神たちの誤算 (2002) / 渡辺 由佳里 著
普段使うかばんをコロコロ変えていると、いつもかばんに携帯しているものがかばんの中にない!ってことがよくあって、読んでる途中の本をかばんに入れるのを忘れちゃうことがしばしばあるのよね。それで電車に乗ってから、「ガーン、ショック」。楽しみにしてた本忘れた…。昼休みに読む本がなくて、たまたま会社の人の机の上に置いてあったこの本をちょいと拝借してみたのがきっかけ。最初はその日のお昼の間だけイントロを読めればいいかなと思っていたんだけど、これがハマってしまった。
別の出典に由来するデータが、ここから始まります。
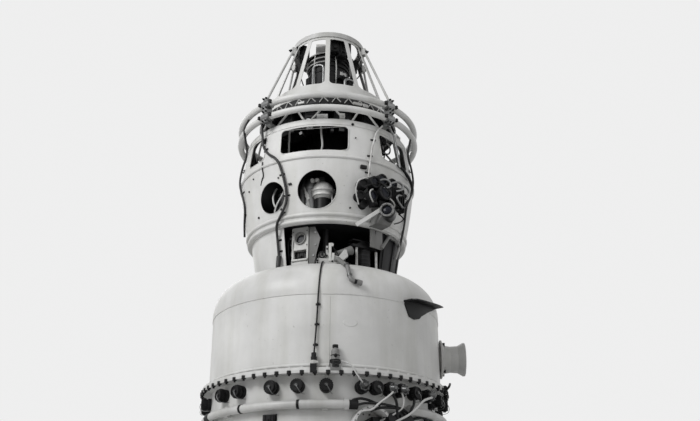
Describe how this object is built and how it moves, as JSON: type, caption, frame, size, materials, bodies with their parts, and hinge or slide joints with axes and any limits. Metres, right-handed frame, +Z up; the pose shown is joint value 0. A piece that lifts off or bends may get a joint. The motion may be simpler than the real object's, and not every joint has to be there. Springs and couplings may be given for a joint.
{
  "type": "space capsule",
  "caption": "Upright space capsule: flanged instrument section on a base ring, domed cylinder, barrel upper body with portholes and windows, twin hoops and an open conical cage.",
  "frame": {"origin": "on the floor under the capsule's axis, in the plane of the base ring's lower face", "axes": "+Z up along the axis to the cage, -Y towards the open bay and the large porthole, +X towards the side horn"},
  "size_m": [1.4005, 1.3087, 3.14],
  "materials": {
    "white_enamel": "satin",
    "bare_metal": "satin",
    "black_enamel": "satin"
  },
  "bodies": {
    "root": {"barrel_sensor": "bare_metal", "base_ring": "white_enamel", "bay_black_unit": "black_enamel", "bay_braces": "bare_metal", "bay_inner_panel": "black_enamel", "bay_posts": "bare_metal", "beaded_band": "white_enamel", "bent_bracket": "bare_metal", "black_hood": "black_enamel", "body_cables": "black_enamel", "bottle_stand": "black_enamel", "cage_cone": "white_enamel", "cage_deck": "bare_metal", "cage_drum": "black_enamel", "cage_pipe_loops": "bare_metal", "cage_top_ring": "white_enamel", "cage_top_units": "bare_metal", "cage_truss": "white_enamel", "cluster_arm": "bare_metal", "core_column": "bare_metal", "deck_units": "black_enamel", "flange_valve": "bare_metal", "front_rod": "black_enamel", "hook_pipe": "bare_metal", "hoop_clamps": "bare_metal", "instrument_cluster": "black_enamel", "instrument_skirt": "white_enamel", "lens_box": "white_enamel", "lower_bulkhead": "white_enamel", "lower_deck": "bare_metal", "lower_flange": "white_enamel", "lower_hoop": "white_enamel", "lower_shell": "white_enamel", "main_cylinder": "white_enamel", "manifold_pipe": "white_enamel", "middle_deck": "bare_metal", "outer_struts": "white_enamel", "porthole_bay_units": "black_enamel", "porthole_shell": "white_enamel", "round_connectors": "black_enamel", "sensor_bracket": "bare_metal", "service_port_gear": "black_enamel", "service_port_rims": "white_enamel", "shell_rim": "white_enamel", "shoulder_fitting": "bare_metal", "side_horn": "white_enamel", "skirt_leads": "white_enamel", "spherical_bottle": "bare_metal", "upper_flange": "white_enamel", "upper_hoop": "white_enamel", "waist_bead": "white_enamel", "window_shell": "white_enamel"}
  },
  "joints": []
}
アメリカの総合病院の産婦人科で働く日本人の女医、夏生(ナツミ)を巡るお話。面白いのは、日本人の視点でアメリカの病院や医療現場の実態、さらに不妊療法、中絶問題、そこにかかわってくる厳格クリスチャンの宗教的問題、人工授精(体外受精)と、アメリカの住民の階級と保険制度などが細かくそれもかなり詳しく(病気の名前など専門用語結構多い。でもジャマにならないからちょうどいい。)ストーリーの中に盛り込んであります。アメリカの病院や、医者の存在ってやっぱり日本とはかなり違うのよね。お金のないやつは助けません。という主張が明らかに見えるもんね。日本だって問題はあるけれど、でもアメリカのそれはやっぱりかなり問題あると思う。本作では主に、産婦人科に焦点を当てているんだけれども、産婦人科の中でも、出産時に子どもを取り上げる専門家、中絶の専門家、不妊治療の専門家、というように専門性に別れて、各医者の主張が全然違うのよね。生まれてきて1年も生きられないということがわかっている赤ちゃんについても各医者の意見はバラバラ。産むべきか、産まないべきか。人にこんなにも悲惨なことを選択させないといけないのか、といった意味でタイトルが「神たちの誤算」となっているわけです。
そして病院の話とは別に、キャリアのある女性である主人公が将来のパートナーについて、結婚について、悩むような話もでてきます。そして結構アメリカの環境についてリアルに書かれているところがすごいなと思いました。さすが、著者が長年ボストンに住んでいるだけあるね。渡辺さんのもう一冊の「ノーティアーズ」も読んでみよう。(今amazonで注文したとこ。)